DIRECTIONS FOR THIS TASK -> The lines beneath this instruction, from the first through the one containing "on_metal: bool = True", must be transcribed exactly; no other line belongs in the output.

MATERIAL PROVIDED ->
-- Start --

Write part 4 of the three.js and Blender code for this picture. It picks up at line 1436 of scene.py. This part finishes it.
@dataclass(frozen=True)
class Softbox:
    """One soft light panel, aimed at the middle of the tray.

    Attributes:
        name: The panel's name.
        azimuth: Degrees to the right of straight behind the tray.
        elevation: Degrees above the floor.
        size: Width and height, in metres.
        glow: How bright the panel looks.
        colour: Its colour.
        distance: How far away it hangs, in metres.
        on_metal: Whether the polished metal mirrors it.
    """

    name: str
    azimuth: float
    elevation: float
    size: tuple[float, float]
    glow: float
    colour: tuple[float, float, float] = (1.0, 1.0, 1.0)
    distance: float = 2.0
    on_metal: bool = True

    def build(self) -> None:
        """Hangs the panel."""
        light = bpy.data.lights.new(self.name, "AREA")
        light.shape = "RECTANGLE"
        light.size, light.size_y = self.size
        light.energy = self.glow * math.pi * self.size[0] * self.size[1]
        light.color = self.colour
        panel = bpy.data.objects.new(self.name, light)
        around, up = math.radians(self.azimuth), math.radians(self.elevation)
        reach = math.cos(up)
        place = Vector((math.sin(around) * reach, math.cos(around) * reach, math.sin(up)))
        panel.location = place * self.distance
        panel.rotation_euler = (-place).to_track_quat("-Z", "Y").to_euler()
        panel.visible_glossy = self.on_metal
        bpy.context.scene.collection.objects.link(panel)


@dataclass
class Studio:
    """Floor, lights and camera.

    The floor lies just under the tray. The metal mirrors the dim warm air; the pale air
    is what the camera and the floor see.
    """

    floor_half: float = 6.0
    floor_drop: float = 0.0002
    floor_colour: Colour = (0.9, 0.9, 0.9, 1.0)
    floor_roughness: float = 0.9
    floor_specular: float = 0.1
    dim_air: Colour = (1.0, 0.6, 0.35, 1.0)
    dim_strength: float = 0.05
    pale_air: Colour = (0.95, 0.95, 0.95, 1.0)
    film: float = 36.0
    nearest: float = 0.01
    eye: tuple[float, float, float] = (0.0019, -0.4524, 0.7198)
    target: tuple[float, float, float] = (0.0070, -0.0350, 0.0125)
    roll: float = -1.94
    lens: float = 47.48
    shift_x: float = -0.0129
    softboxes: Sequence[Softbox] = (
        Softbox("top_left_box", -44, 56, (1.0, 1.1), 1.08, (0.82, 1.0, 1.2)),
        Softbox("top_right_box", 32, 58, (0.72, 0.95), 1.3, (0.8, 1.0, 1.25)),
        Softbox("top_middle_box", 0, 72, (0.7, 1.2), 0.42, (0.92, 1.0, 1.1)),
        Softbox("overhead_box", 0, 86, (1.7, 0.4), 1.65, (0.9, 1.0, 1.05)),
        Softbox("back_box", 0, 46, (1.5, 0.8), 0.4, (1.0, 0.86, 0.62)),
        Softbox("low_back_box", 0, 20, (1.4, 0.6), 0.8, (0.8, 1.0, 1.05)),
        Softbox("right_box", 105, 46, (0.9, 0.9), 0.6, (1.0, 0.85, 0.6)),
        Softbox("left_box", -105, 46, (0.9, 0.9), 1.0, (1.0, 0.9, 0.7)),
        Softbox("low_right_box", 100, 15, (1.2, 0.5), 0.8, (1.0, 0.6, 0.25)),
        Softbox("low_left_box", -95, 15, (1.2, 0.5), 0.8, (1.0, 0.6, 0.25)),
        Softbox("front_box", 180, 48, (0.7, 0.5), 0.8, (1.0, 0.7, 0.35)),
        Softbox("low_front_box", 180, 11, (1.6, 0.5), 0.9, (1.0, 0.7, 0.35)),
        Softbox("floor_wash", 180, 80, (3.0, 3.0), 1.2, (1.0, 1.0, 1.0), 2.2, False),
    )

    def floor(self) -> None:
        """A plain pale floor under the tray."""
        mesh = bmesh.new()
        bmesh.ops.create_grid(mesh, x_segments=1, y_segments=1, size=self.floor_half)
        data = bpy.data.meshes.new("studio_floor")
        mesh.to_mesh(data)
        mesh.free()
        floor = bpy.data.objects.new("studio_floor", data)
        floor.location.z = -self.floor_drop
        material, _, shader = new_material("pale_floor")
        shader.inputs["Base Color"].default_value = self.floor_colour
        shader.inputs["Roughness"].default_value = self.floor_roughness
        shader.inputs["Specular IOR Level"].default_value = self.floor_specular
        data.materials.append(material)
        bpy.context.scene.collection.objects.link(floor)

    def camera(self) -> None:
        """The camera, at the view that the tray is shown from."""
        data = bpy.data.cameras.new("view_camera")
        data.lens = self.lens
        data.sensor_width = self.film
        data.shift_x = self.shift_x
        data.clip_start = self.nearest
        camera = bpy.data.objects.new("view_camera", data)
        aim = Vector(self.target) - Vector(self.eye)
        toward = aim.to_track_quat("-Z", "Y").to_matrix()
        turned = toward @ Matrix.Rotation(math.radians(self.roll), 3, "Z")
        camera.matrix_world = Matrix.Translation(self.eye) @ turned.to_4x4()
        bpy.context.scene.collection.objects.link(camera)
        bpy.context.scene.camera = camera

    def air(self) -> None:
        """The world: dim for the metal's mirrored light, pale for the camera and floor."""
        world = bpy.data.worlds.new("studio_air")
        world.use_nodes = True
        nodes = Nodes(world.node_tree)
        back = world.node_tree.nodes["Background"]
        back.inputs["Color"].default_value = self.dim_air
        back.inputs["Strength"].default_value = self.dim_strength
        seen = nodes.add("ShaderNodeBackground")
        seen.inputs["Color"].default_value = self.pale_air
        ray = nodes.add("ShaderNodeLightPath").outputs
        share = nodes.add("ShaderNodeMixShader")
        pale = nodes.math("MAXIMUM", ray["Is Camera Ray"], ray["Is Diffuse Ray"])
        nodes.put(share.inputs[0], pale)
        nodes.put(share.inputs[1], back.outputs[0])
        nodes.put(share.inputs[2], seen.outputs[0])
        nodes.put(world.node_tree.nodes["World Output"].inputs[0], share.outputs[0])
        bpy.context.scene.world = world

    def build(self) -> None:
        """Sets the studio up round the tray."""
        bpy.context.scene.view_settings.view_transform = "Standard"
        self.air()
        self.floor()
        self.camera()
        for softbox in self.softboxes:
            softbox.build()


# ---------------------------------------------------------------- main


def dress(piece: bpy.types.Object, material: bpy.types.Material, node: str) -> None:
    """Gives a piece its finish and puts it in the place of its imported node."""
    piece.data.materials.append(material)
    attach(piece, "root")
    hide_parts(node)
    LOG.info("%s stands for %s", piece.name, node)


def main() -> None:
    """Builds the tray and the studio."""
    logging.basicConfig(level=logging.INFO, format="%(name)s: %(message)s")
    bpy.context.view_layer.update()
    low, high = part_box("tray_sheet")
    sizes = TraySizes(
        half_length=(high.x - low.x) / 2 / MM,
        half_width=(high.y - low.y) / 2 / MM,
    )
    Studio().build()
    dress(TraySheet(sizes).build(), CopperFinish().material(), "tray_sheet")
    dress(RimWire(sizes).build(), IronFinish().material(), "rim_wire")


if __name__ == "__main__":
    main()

-- End --

COMPLETED TASK ->
Write part 4 of the three.js and Blender code for this picture. It picks up at line 1436 of scene.py. This part finishes it.
@dataclass(frozen=True)
class Softbox:
    """One soft light panel, aimed at the middle of the tray.

    Attributes:
        name: The panel's name.
        azimuth: Degrees to the right of straight behind the tray.
        elevation: Degrees above the floor.
        size: Width and height, in metres.
        glow: How bright the panel looks.
        colour: Its colour.
        distance: How far away it hangs, in metres.
        on_metal: Whether the polished metal mirrors it.
    """

    name: str
    azimuth: float
    elevation: float
    size: tuple[float, float]
    glow: float
    colour: tuple[float, float, float] = (1.0, 1.0, 1.0)
    distance: float = 2.0
    on_metal: bool = True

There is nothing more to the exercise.